Le mois dernier à Boston, j’ai acheté
un livre écrit par Tomoko Shiroyama intitulé La Chine durant
la Grande Dépression. Il explique comment les erreurs des
réformes monétaires de 1929-37 ont changé le destin de
la Chine.
En 1867, une
conférence monétaire internationale, qui fut tenue à
Paris, amorça le passage depuis un étalon bimétallique
vers un étalon or. Cet étalon fut d’abord promu en
Angleterre et en France. Avant 1910, tous les pays majeurs avaient
établi leur propre étalon or – sauf la Chine. A mesure
que les pays adoptaient l’étalon or, le prix de l’argent
était déprécié. Cette dévaluation a offert
à la Chine un avantage sur les exportations. Mais en empruntant des
livres d’or ou d’argent, la Chine a souffert de a
dévaluation de l’argent par rapport à l’or. Sous
ces circonstances, le pays devait exporter plus pour rembourser sa dette.
Entre 1880 et 1930, la Chine avait un surplus de compte
courant dû aux flux entrant d’argent, qui se voyait
dévalué par rapport à l’or. Cela a conduit
à l’industrialisation du delta de la rivière Yangtze et
à l’expansion de la masse monétaire.
En revanche, lorsque survenaient des flux sortants
d’argent, les banques devaient contracter du crédit, ce qui
mettait les prix de l’immobilier sous pression. Les multiplicateurs de
crédit des banques dépendaient du prix de l’argent
à l’échelle globale. En d’autres termes, les
politiques monétaires Chinoises étaient à la merci des
forces internationales, au-delà du contrôle d’un
gouvernement dont les dirigeants ne comprenaient pas les politiques
monétaires modernes.
Entre 1929 et 1931, alors que le reste du monde souffrait
de la Grande Dépression, la Chine a échappé à la
déflation grâce à l’étalon argent.
D’autres pays se sont à nouveau tournés vers
l’étalon or. Après le mois de septembre 1931, alors que
tout le monde avait abandonné son étalon or et
dévalué sa devise, la Chine rencontra des difficultés
pour avoir conservé l’étalon argent, dont le prix
augmentait fortement par rapport aux autres devises. En conséquence,
un flux sortant d’argent commença à apparaître,
suivi par un déficit commercial et une déflation domestique.
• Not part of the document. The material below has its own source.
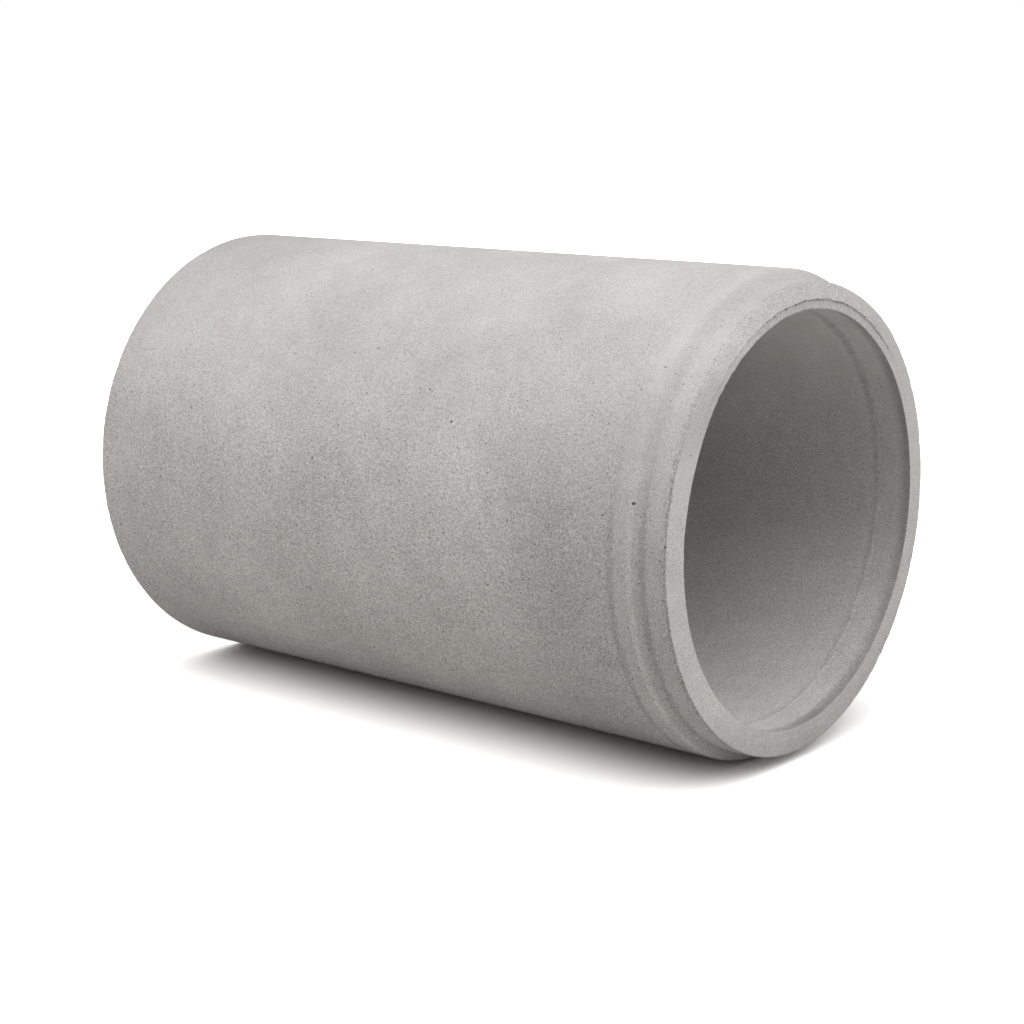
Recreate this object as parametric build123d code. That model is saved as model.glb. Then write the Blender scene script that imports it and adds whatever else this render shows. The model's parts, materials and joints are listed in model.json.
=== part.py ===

L’American Silver Purchase Act fut mis en place en
1934 en vue de protéger le prix de l’argent aux Etats-Unis, ce
qui ne fit qu’aggraver la situation de la Chine. Les flux sortants
d’argent signifiaient pour les banques la liquidation de leurs prêts
pour financer ces flux. Ce ‘désendettement’ du
crédit papier a exacerbé la crise de la même
manière qu’elle le fait aujourd’hui. Shanghai a
traversé une crise de l’immobilier et, en conséquence,
une crise bancaire.
En d’autres termes, en conservant l’étalon
argent, la Chine a souffert plus que nécessaire de la Grande
Dépression, puisque l’offre et la demande en argent allait
au-delà du contrôle du gouvernement Chinois, et que sa
croissance économique domestique était à la merci du
prix de l’argent à l’international.
Après la crise bancaire de 1934, le gouvernement
nationaliste Chinois n’avait plus d’autre alternative que de
réformer sa devise. Le 4 novembre 1935, la Chine abandonna
l’étalon argent et mit en place une banque centrale. Elle ne lia
pas sa devise à la livre sterling, au dollar ou au yen (les devises
qui étaient alors les plus puissantes en Asie). Plus important encore,
la Chine décida de ne pas introduire de contrôles des
échanges. C’était probablement une erreur, parce
qu’après son entrée en guerre contre le Japon, ses
dépenses sont vite devenues hors de contrôle et la
stabilité de sa devise n’a pas pu être maintenue.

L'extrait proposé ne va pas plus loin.